GIVEN PROBLEM:
Starting at the line that has "shank = Pos(0, 0, nail_head_thickness)" and stopping after the line that has "points = [vertex.co", reproduce the listing below exactly; omit everything else.

DATA BLOCK:
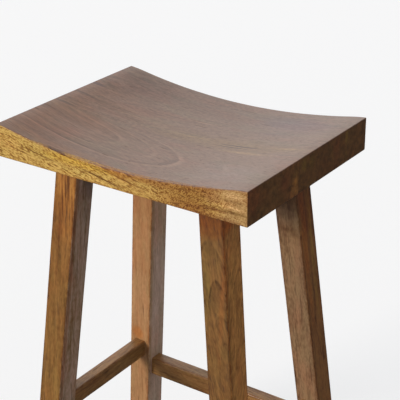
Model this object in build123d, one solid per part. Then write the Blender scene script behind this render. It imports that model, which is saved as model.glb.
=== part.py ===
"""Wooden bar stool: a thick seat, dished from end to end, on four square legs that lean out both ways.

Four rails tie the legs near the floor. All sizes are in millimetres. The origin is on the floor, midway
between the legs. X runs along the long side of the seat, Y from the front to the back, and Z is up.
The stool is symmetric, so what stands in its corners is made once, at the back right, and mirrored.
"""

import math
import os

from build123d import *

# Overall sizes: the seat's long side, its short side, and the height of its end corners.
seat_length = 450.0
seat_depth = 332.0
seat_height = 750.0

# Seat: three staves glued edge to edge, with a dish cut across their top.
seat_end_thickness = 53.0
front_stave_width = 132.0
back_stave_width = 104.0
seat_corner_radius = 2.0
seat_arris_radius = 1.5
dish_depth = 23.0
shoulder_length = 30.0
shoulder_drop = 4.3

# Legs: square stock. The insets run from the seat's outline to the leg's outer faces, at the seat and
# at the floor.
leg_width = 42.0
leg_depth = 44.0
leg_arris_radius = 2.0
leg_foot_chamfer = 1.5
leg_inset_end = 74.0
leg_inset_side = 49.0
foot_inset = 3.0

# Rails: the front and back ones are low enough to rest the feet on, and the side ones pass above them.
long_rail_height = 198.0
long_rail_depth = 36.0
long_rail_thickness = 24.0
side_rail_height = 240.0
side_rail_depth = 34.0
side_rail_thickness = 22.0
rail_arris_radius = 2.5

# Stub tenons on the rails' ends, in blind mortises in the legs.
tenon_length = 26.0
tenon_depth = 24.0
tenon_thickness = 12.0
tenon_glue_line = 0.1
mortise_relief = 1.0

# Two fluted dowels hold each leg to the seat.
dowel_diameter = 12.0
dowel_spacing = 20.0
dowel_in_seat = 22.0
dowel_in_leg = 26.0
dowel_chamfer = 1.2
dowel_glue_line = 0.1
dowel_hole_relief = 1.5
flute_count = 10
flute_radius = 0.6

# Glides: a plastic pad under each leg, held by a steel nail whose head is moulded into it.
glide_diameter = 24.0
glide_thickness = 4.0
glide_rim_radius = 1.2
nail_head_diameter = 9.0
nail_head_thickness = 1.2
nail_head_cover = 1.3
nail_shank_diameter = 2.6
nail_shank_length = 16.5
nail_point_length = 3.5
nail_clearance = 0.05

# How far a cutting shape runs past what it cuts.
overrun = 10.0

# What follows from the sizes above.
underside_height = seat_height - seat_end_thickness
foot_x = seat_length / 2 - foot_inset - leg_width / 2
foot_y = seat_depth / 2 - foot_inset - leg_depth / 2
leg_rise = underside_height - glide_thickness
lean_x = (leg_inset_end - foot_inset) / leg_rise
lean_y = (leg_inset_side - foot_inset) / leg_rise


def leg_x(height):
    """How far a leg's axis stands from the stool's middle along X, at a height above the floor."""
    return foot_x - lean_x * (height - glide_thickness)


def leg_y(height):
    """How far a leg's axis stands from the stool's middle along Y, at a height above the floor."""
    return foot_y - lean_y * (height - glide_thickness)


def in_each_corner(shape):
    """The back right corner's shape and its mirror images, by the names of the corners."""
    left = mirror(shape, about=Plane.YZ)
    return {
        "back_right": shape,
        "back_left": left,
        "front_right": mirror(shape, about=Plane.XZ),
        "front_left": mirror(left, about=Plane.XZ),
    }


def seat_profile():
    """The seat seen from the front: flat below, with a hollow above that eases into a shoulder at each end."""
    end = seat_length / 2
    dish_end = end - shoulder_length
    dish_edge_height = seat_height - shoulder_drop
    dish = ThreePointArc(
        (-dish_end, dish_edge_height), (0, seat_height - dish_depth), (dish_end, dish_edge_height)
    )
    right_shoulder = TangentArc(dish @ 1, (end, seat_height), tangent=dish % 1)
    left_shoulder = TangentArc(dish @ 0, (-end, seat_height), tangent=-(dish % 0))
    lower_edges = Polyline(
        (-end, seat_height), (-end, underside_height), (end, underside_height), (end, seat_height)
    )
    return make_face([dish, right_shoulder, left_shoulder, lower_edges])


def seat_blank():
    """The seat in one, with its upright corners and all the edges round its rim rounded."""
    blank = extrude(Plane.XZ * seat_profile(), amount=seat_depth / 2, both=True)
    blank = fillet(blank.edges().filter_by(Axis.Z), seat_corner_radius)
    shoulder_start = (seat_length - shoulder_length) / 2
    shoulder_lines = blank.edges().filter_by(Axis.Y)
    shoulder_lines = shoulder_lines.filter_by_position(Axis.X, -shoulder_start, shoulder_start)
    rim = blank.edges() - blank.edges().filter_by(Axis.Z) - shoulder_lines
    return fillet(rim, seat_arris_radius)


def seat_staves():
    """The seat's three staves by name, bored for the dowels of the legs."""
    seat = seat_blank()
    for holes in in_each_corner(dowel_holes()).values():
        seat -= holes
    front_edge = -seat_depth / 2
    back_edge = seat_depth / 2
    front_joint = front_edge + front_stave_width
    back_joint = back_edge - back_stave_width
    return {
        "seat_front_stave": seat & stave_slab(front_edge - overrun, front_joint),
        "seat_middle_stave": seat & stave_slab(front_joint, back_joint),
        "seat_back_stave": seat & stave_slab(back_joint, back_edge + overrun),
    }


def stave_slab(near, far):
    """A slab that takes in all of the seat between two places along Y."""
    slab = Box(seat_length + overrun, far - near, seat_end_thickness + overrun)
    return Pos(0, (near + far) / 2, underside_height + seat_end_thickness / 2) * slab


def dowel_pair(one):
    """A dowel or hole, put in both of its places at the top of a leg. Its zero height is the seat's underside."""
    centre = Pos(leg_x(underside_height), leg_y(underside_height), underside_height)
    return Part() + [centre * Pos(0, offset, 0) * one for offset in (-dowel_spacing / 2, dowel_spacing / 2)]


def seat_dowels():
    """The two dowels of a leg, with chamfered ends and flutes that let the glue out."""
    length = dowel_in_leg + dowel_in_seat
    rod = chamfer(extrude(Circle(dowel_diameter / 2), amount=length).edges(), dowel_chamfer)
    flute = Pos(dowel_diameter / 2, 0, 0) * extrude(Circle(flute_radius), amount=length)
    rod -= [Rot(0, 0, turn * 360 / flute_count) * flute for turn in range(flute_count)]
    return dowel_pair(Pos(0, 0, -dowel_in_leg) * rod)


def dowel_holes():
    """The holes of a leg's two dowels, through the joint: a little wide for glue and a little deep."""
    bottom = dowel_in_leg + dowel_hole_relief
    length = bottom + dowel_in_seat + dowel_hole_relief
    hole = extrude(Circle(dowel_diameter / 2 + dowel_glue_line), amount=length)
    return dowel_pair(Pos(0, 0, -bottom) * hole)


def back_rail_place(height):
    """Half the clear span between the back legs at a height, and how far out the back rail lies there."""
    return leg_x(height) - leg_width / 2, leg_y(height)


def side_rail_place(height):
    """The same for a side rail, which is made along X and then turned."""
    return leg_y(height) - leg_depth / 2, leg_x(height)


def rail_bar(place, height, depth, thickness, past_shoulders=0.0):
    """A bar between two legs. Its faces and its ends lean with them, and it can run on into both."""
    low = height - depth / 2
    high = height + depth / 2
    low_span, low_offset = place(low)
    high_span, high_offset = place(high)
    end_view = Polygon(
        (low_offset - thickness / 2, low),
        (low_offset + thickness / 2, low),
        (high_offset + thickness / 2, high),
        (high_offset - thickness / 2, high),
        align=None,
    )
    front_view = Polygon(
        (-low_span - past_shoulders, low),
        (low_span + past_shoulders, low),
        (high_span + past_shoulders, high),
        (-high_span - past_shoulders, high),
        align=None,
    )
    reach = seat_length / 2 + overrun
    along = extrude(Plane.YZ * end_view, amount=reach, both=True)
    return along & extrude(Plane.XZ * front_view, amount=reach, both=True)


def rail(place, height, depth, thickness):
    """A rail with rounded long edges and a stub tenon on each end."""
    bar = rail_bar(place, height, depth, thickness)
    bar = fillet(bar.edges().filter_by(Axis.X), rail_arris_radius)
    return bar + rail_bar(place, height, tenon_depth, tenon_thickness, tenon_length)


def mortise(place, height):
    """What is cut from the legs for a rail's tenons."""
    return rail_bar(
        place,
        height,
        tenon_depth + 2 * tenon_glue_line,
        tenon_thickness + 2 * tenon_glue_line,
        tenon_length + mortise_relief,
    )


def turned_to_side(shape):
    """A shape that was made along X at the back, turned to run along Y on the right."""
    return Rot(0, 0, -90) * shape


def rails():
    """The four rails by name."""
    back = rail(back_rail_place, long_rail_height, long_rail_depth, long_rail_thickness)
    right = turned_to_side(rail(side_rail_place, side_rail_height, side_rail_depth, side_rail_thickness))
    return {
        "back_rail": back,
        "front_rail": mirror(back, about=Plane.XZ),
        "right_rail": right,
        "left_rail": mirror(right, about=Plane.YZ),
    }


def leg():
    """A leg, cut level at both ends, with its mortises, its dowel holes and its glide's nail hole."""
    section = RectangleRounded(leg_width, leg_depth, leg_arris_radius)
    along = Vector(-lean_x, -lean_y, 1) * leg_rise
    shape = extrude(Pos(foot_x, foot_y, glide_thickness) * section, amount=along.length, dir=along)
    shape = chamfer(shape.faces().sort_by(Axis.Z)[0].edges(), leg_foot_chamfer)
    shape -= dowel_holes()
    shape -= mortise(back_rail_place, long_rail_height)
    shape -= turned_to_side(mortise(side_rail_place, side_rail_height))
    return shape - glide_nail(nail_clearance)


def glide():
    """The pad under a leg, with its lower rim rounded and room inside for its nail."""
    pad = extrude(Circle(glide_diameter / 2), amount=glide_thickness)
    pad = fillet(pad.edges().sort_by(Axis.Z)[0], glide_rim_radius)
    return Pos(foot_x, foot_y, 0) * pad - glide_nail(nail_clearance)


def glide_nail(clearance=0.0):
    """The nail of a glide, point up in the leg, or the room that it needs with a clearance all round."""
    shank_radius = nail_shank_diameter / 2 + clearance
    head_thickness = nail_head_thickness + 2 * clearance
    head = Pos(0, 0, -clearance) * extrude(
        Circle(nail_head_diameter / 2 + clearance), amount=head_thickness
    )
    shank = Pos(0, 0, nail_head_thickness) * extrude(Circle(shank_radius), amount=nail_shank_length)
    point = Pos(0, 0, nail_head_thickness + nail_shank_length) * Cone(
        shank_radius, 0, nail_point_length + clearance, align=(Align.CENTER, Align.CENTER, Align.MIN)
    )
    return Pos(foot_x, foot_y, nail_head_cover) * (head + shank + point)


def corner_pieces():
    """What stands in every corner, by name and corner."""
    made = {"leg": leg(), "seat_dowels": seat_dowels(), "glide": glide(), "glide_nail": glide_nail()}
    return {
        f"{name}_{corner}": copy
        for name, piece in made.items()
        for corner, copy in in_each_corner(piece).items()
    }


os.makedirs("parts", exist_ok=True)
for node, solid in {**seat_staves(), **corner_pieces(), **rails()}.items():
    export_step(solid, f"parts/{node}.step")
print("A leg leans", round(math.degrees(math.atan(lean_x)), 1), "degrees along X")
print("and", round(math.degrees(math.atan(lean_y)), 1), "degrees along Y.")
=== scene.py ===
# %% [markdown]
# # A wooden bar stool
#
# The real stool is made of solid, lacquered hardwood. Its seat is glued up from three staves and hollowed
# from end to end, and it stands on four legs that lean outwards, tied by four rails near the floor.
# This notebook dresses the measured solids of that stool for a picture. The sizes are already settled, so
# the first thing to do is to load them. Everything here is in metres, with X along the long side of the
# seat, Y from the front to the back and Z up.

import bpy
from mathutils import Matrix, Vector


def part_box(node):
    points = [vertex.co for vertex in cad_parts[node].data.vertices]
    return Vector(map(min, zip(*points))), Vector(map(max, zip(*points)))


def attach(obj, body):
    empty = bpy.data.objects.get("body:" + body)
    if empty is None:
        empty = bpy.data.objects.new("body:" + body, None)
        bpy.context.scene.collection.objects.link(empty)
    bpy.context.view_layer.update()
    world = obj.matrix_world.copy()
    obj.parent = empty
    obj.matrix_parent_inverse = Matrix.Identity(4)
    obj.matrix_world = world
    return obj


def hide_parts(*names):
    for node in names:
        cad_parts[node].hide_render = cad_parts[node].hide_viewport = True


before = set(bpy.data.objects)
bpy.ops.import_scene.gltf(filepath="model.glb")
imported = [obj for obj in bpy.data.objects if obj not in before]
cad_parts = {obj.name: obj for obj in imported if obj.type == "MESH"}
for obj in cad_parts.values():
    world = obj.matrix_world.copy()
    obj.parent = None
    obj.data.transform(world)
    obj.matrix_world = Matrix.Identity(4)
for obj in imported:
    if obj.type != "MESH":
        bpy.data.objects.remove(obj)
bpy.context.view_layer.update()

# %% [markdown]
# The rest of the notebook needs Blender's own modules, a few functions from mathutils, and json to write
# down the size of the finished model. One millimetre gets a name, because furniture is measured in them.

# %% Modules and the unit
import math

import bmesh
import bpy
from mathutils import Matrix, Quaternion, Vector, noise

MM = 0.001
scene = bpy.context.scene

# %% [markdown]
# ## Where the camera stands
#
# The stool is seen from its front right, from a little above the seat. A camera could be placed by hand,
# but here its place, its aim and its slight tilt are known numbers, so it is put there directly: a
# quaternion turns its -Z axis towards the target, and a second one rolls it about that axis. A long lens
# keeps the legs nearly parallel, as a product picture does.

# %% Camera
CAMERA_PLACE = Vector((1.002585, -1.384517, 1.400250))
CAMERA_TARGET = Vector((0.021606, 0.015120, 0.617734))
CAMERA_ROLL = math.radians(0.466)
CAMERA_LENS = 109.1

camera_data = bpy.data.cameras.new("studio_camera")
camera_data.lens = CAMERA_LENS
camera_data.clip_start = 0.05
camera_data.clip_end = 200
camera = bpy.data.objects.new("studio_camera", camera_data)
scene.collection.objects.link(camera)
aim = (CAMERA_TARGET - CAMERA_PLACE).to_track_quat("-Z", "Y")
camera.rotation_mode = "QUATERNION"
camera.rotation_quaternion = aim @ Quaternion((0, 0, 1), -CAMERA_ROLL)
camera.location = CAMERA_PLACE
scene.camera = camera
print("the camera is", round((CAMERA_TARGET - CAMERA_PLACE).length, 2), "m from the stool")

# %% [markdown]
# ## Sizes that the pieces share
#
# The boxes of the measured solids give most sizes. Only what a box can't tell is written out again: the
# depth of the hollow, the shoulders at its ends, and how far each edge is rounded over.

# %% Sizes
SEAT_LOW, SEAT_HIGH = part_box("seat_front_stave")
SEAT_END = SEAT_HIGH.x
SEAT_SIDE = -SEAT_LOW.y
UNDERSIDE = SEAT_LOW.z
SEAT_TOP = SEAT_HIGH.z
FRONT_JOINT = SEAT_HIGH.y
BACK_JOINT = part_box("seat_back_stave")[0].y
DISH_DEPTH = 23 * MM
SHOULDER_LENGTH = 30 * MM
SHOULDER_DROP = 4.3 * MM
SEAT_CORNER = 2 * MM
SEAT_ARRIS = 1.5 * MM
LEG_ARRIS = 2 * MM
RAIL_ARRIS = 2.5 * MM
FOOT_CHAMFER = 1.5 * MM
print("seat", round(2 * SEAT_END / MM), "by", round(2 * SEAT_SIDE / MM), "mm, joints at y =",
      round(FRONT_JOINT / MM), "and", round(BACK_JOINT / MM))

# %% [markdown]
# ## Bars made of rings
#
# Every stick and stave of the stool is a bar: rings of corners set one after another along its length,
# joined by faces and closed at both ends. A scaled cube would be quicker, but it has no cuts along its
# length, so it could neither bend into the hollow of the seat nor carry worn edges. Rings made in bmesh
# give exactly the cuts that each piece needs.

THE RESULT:
    shank = Pos(0, 0, nail_head_thickness) * extrude(Circle(shank_radius), amount=nail_shank_length)
    point = Pos(0, 0, nail_head_thickness + nail_shank_length) * Cone(
        shank_radius, 0, nail_point_length + clearance, align=(Align.CENTER, Align.CENTER, Align.MIN)
    )
    return Pos(foot_x, foot_y, nail_head_cover) * (head + shank + point)


def corner_pieces():
    """What stands in every corner, by name and corner."""
    made = {"leg": leg(), "seat_dowels": seat_dowels(), "glide": glide(), "glide_nail": glide_nail()}
    return {
        f"{name}_{corner}": copy
        for name, piece in made.items()
        for corner, copy in in_each_corner(piece).items()
    }


os.makedirs("parts", exist_ok=True)
for node, solid in {**seat_staves(), **corner_pieces(), **rails()}.items():
    export_step(solid, f"parts/{node}.step")
print("A leg leans", round(math.degrees(math.atan(lean_x)), 1), "degrees along X")
print("and", round(math.degrees(math.atan(lean_y)), 1), "degrees along Y.")
=== scene.py ===
# %% [markdown]
# # A wooden bar stool
#
# The real stool is made of solid, lacquered hardwood. Its seat is glued up from three staves and hollowed
# from end to end, and it stands on four legs that lean outwards, tied by four rails near the floor.
# This notebook dresses the measured solids of that stool for a picture. The sizes are already settled, so
# the first thing to do is to load them. Everything here is in metres, with X along the long side of the
# seat, Y from the front to the back and Z up.

import bpy
from mathutils import Matrix, Vector


def part_box(node):
    points = [vertex.co for vertex in cad_parts[node].data.vertices]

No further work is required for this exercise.